**Problem to work on:** Restate the span of lines that starts with the line containing "rubber_foot();" and ends with the line containing "record = json.load(file)", word for word, including both, with nothing else.

[Rows from a 3D modeling dataset]
——

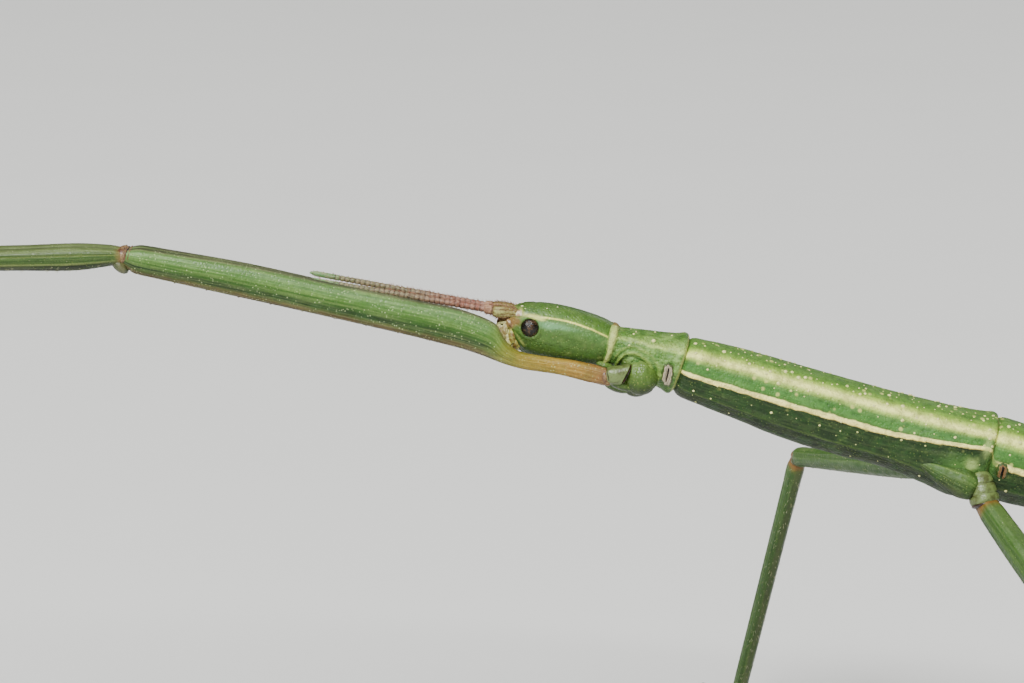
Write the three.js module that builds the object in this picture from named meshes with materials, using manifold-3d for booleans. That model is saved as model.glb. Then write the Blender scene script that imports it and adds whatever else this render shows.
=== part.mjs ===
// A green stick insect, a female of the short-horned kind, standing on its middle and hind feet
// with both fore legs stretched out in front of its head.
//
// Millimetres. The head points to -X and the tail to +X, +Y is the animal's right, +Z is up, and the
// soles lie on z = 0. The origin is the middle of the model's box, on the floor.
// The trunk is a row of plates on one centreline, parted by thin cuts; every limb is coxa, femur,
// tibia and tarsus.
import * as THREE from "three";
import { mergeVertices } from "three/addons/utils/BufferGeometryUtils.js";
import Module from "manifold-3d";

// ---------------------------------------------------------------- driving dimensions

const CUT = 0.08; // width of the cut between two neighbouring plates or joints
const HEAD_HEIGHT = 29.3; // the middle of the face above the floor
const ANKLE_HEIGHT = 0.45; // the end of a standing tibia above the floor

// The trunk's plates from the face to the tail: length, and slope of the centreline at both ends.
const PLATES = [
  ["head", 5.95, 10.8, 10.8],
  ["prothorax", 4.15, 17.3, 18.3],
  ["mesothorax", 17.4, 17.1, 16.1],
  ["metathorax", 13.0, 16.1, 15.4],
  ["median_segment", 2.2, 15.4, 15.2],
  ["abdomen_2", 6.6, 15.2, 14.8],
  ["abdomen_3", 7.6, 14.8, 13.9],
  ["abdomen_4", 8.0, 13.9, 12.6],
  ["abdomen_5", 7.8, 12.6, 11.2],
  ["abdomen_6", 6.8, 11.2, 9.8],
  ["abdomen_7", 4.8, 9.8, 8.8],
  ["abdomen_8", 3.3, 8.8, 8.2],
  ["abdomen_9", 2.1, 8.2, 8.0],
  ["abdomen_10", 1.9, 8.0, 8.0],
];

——

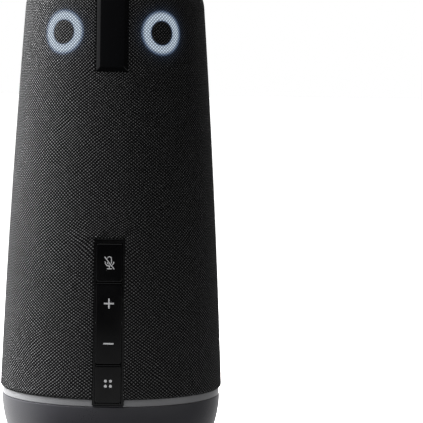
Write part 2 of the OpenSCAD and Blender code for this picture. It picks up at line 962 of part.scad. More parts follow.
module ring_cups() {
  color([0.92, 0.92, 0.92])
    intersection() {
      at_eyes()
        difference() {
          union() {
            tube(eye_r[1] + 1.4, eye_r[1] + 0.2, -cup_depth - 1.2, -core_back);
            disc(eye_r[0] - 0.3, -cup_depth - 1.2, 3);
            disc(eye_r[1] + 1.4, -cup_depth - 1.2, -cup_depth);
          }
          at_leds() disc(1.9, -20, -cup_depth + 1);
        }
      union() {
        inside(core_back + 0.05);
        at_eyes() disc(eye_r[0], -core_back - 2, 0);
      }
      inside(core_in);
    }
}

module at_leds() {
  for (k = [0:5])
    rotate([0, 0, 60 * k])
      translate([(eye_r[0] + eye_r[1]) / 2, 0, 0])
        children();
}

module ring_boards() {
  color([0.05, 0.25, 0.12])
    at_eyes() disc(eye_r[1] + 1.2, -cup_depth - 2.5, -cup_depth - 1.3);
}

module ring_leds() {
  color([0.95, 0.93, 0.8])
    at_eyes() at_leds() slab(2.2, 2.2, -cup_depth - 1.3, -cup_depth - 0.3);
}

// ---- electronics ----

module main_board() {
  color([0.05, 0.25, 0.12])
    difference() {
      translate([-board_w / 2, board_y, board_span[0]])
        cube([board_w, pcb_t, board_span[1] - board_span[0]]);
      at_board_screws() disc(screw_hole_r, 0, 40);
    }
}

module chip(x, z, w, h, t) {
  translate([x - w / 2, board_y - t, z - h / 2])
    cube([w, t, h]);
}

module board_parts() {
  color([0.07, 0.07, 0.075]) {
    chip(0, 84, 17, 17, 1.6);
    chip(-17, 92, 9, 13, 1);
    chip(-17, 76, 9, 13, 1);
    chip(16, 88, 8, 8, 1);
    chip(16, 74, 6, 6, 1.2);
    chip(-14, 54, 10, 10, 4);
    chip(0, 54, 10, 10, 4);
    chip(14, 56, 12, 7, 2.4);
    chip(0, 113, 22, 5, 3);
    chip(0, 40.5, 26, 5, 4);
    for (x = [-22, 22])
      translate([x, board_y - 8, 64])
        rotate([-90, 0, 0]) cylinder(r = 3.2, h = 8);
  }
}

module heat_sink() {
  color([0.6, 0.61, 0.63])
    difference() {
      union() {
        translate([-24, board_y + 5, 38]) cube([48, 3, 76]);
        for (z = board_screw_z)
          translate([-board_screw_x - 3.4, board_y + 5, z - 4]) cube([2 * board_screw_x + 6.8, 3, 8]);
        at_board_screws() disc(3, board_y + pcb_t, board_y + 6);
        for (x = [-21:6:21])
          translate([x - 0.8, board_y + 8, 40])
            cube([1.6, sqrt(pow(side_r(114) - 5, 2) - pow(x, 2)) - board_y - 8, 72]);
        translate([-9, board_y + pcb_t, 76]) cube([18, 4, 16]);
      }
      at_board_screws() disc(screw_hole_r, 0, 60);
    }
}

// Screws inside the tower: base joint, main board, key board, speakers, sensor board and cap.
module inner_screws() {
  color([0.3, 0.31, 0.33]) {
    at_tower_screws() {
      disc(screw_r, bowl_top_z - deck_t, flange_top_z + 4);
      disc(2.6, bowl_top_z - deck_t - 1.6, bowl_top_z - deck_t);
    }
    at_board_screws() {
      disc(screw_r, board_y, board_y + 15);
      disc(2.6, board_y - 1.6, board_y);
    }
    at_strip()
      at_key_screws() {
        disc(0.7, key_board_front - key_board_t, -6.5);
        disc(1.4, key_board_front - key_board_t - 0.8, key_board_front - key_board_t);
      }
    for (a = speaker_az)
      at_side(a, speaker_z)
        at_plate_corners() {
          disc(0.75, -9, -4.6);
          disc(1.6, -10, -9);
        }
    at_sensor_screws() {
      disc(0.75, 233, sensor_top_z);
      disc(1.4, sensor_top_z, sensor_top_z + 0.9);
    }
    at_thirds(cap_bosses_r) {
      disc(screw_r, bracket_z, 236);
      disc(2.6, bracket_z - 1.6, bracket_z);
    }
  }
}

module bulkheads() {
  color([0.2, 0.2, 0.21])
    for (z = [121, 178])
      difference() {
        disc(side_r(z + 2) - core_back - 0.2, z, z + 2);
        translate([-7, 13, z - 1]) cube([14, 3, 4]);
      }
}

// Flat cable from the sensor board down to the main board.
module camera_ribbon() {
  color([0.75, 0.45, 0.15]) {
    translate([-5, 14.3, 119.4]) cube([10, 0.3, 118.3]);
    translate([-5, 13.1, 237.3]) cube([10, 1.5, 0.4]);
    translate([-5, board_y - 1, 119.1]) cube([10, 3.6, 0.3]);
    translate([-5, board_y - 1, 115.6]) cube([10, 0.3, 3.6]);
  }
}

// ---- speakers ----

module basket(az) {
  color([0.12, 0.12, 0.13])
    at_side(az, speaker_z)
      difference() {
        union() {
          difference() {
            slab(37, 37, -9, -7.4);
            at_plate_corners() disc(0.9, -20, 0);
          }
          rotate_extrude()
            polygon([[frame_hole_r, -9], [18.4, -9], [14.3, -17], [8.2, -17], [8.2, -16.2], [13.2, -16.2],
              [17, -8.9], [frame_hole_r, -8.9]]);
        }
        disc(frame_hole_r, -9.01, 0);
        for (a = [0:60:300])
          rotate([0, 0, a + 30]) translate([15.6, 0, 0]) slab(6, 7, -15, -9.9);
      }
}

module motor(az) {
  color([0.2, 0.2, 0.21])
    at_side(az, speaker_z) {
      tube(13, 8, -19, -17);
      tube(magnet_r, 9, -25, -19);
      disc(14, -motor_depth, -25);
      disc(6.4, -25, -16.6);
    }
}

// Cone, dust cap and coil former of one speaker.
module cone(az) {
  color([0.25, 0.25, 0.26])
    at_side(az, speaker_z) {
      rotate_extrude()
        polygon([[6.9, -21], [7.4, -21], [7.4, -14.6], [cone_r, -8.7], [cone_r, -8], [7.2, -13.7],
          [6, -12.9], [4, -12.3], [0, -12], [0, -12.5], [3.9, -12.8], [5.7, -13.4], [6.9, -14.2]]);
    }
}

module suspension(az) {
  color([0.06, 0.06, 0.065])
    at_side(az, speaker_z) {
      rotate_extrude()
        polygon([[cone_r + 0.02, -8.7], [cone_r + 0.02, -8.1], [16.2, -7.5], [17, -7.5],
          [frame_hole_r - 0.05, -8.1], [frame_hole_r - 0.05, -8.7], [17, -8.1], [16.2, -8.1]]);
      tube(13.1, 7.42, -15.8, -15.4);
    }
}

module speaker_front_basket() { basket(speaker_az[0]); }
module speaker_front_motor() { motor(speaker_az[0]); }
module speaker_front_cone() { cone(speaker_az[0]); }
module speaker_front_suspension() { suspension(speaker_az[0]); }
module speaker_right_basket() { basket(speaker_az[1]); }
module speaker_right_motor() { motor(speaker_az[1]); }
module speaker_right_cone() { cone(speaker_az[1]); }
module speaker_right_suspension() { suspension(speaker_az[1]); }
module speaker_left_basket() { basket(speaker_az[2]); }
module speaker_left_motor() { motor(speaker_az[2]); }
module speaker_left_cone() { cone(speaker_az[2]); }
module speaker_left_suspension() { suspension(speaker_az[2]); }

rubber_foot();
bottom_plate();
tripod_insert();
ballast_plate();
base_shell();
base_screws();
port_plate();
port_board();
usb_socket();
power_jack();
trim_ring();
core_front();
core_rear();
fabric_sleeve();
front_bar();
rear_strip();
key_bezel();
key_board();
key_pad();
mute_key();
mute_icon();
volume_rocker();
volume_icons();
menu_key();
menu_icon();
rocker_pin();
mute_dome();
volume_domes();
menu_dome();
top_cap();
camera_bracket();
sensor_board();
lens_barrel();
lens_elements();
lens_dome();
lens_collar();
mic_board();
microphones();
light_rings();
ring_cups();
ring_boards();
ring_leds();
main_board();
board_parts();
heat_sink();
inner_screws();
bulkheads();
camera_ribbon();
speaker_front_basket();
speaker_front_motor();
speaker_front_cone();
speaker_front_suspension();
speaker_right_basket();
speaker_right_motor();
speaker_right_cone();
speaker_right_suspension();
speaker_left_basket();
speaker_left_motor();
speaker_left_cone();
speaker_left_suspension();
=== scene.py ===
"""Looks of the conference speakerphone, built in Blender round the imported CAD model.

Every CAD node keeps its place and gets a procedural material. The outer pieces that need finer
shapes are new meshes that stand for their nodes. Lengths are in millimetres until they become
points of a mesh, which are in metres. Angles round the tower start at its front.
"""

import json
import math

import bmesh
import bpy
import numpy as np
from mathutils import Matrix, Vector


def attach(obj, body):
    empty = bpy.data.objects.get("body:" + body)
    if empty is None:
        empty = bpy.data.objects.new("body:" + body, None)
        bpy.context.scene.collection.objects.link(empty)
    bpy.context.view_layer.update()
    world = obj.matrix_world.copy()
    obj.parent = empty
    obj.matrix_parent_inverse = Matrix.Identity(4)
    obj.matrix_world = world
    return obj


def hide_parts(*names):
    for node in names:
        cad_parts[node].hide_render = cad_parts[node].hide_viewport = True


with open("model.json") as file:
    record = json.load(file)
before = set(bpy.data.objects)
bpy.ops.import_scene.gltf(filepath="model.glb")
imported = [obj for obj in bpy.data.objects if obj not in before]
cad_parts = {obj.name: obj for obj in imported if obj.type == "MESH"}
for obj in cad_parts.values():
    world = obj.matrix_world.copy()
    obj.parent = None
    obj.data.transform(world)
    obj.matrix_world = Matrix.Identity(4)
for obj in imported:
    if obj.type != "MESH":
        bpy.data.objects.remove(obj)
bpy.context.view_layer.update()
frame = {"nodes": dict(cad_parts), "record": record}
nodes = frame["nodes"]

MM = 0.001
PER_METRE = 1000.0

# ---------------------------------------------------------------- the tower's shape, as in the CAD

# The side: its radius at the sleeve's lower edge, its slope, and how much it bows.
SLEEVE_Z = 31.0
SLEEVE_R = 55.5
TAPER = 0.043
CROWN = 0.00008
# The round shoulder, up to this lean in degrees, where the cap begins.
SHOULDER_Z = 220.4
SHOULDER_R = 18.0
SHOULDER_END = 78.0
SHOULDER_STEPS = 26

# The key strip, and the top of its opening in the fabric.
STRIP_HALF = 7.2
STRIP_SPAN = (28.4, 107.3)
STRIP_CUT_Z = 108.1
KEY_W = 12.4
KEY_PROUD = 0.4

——

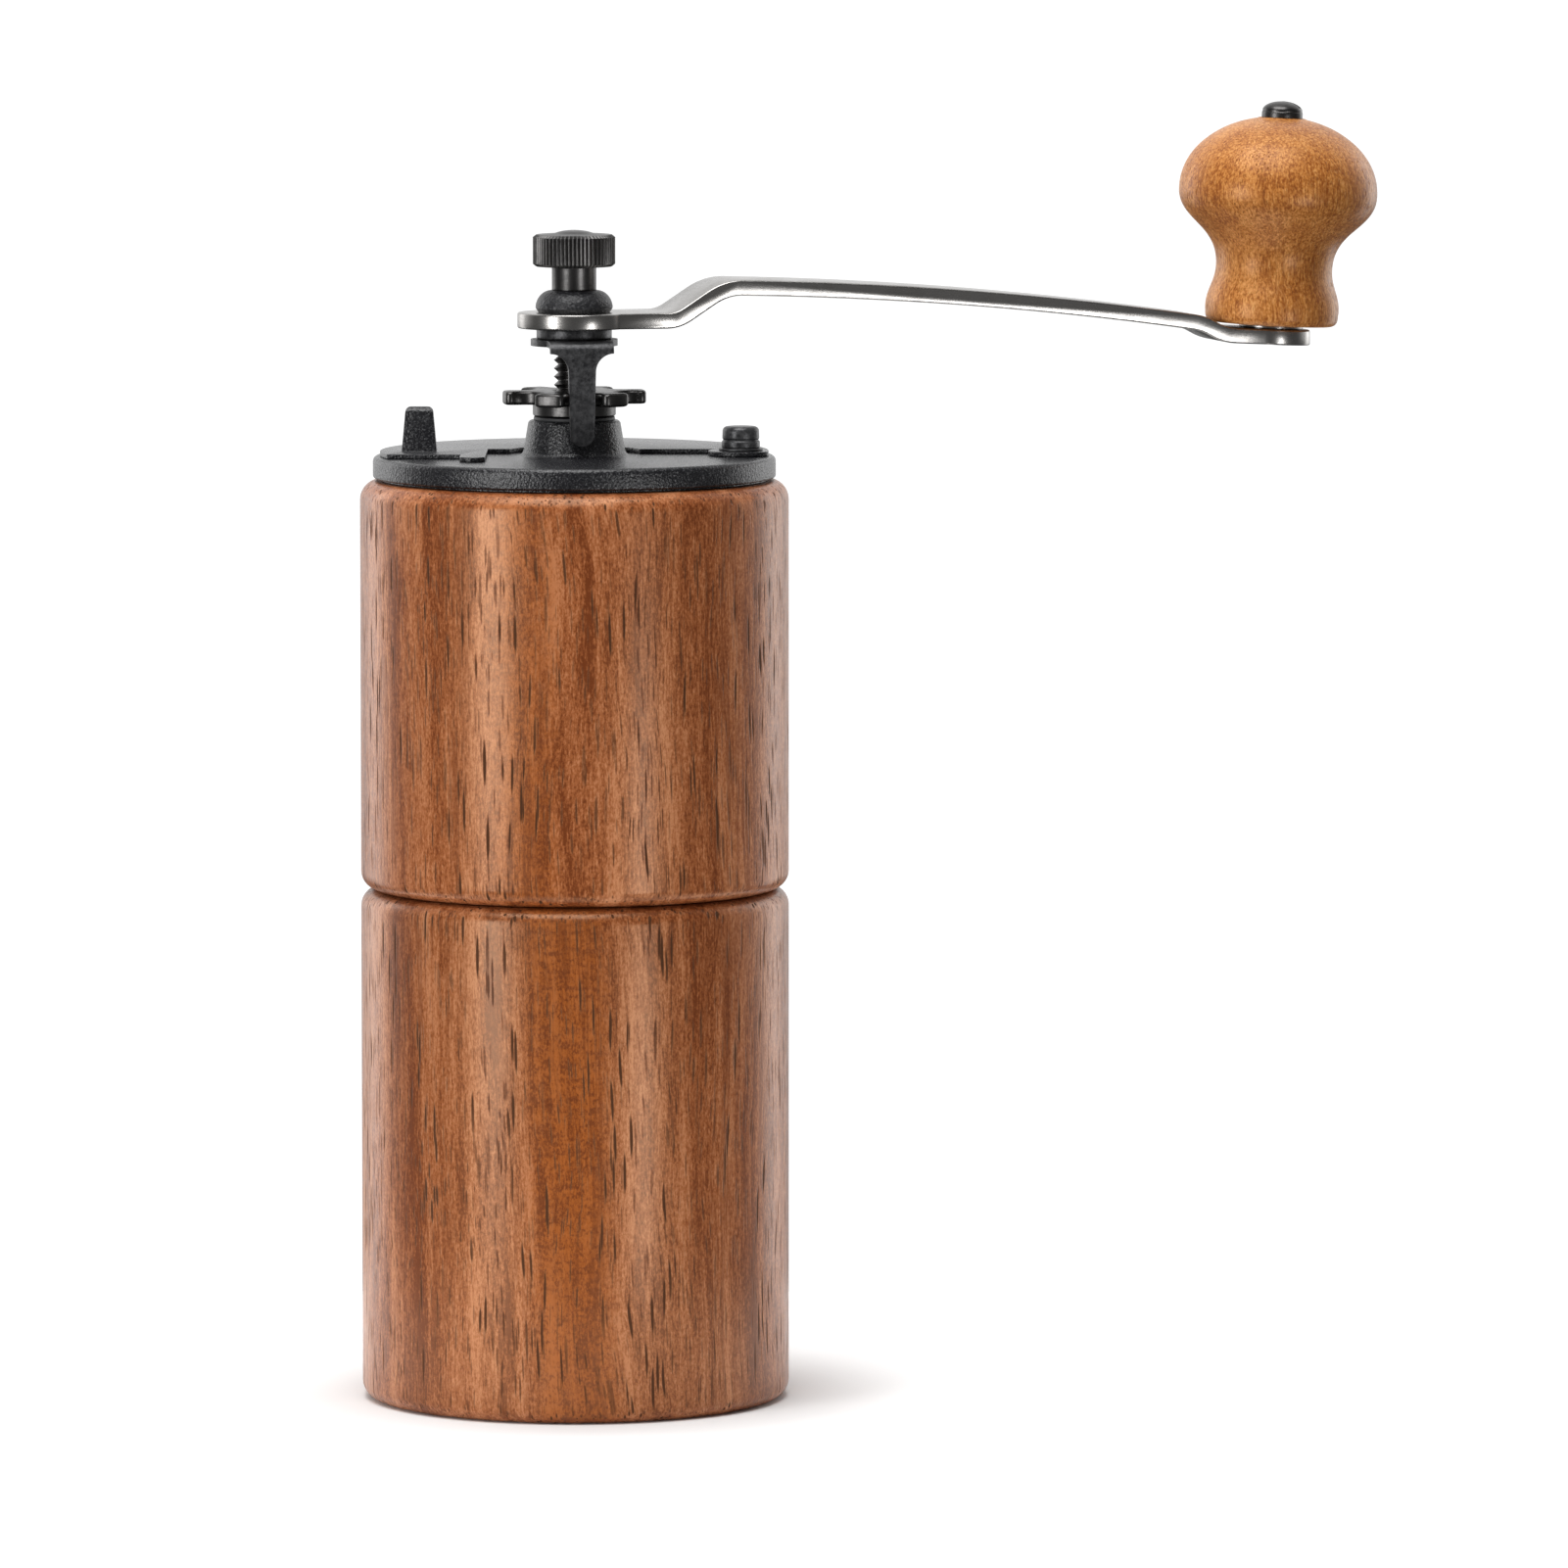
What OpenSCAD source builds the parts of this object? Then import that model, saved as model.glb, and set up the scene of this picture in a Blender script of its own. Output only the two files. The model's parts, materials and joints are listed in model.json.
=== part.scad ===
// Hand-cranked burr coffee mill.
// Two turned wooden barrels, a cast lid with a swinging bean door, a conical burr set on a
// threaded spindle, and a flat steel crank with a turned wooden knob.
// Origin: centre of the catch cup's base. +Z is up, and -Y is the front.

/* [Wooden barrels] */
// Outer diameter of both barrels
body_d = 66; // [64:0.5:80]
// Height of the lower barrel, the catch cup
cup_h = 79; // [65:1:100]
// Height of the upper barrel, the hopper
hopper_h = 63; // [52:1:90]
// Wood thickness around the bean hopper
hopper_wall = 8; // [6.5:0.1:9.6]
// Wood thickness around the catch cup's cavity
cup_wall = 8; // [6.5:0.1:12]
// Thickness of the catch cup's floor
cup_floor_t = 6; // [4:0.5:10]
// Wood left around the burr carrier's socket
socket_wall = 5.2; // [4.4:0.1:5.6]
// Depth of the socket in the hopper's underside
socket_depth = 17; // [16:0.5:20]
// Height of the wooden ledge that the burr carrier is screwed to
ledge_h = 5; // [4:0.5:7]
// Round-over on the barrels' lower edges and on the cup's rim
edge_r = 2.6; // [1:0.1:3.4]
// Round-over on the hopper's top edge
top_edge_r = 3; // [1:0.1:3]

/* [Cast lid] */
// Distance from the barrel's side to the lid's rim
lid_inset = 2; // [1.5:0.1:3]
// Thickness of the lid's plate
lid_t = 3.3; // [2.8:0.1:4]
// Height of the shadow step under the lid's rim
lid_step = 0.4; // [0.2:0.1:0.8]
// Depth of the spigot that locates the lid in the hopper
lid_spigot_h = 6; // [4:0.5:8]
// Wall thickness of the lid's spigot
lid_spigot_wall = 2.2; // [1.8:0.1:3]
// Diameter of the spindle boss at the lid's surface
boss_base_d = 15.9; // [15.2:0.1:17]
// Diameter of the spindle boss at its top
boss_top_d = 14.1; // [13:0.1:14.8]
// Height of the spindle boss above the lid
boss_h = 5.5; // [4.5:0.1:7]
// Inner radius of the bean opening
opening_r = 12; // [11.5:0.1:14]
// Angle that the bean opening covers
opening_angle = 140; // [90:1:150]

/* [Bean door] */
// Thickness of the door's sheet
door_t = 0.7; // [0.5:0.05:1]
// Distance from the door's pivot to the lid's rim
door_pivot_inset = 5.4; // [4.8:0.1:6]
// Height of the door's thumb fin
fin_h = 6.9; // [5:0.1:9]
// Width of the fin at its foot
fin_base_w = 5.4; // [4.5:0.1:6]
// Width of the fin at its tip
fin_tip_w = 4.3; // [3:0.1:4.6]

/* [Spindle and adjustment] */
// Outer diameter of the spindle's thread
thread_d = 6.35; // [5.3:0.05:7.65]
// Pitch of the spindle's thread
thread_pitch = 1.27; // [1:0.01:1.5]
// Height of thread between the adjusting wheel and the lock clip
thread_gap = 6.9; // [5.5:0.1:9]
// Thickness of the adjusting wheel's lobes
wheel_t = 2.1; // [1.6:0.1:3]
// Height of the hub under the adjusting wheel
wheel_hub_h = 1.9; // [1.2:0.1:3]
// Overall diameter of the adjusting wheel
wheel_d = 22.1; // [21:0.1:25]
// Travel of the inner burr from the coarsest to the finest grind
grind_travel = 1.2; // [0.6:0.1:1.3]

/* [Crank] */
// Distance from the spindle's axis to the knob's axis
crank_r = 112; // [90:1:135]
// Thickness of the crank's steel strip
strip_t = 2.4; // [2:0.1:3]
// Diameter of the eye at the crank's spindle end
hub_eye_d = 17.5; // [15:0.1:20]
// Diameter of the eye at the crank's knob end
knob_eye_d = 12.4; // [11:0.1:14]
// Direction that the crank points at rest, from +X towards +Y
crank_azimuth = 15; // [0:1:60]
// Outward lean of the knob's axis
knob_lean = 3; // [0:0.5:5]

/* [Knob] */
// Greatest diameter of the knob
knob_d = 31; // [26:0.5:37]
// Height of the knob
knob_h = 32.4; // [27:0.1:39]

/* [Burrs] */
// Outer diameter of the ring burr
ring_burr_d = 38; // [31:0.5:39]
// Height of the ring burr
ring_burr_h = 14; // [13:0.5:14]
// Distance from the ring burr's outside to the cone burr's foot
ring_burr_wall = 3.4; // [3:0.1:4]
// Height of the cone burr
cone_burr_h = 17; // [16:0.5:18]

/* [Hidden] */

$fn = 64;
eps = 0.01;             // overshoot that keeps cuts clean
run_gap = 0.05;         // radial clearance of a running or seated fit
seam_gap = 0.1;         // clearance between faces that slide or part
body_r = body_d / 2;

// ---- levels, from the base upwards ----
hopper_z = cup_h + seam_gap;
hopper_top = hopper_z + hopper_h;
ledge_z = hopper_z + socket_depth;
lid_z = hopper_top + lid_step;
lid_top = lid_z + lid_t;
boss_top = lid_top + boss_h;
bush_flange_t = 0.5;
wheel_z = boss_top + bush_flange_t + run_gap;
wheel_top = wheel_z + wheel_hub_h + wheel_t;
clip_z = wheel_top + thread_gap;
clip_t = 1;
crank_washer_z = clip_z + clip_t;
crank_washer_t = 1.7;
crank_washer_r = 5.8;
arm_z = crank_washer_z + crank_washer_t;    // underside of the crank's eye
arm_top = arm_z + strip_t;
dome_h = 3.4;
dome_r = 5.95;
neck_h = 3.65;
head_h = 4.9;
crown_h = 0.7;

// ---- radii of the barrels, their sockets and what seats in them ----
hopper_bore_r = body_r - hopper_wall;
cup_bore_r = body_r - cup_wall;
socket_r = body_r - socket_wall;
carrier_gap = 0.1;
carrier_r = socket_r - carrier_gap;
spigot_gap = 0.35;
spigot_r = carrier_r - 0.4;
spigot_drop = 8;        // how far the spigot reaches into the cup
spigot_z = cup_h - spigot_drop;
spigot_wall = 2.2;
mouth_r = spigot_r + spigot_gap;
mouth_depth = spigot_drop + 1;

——

**Exercise response:**
rubber_foot();
bottom_plate();
tripod_insert();
ballast_plate();
base_shell();
base_screws();
port_plate();
port_board();
usb_socket();
power_jack();
trim_ring();
core_front();
core_rear();
fabric_sleeve();
front_bar();
rear_strip();
key_bezel();
key_board();
key_pad();
mute_key();
mute_icon();
volume_rocker();
volume_icons();
menu_key();
menu_icon();
rocker_pin();
mute_dome();
volume_domes();
menu_dome();
top_cap();
camera_bracket();
sensor_board();
lens_barrel();
lens_elements();
lens_dome();
lens_collar();
mic_board();
microphones();
light_rings();
ring_cups();
ring_boards();
ring_leds();
main_board();
board_parts();
heat_sink();
inner_screws();
bulkheads();
camera_ribbon();
speaker_front_basket();
speaker_front_motor();
speaker_front_cone();
speaker_front_suspension();
speaker_right_basket();
speaker_right_motor();
speaker_right_cone();
speaker_right_suspension();
speaker_left_basket();
speaker_left_motor();
speaker_left_cone();
speaker_left_suspension();
=== scene.py ===
"""Looks of the conference speakerphone, built in Blender round the imported CAD model.

Every CAD node keeps its place and gets a procedural material. The outer pieces that need finer
shapes are new meshes that stand for their nodes. Lengths are in millimetres until they become
points of a mesh, which are in metres. Angles round the tower start at its front.
"""

import json
import math

import bmesh
import bpy
import numpy as np
from mathutils import Matrix, Vector


def attach(obj, body):
    empty = bpy.data.objects.get("body:" + body)
    if empty is None:
        empty = bpy.data.objects.new("body:" + body, None)
        bpy.context.scene.collection.objects.link(empty)
    bpy.context.view_layer.update()
    world = obj.matrix_world.copy()
    obj.parent = empty
    obj.matrix_parent_inverse = Matrix.Identity(4)
    obj.matrix_world = world
    return obj


def hide_parts(*names):
    for node in names:
        cad_parts[node].hide_render = cad_parts[node].hide_viewport = True


with open("model.json") as file:
    record = json.load(file)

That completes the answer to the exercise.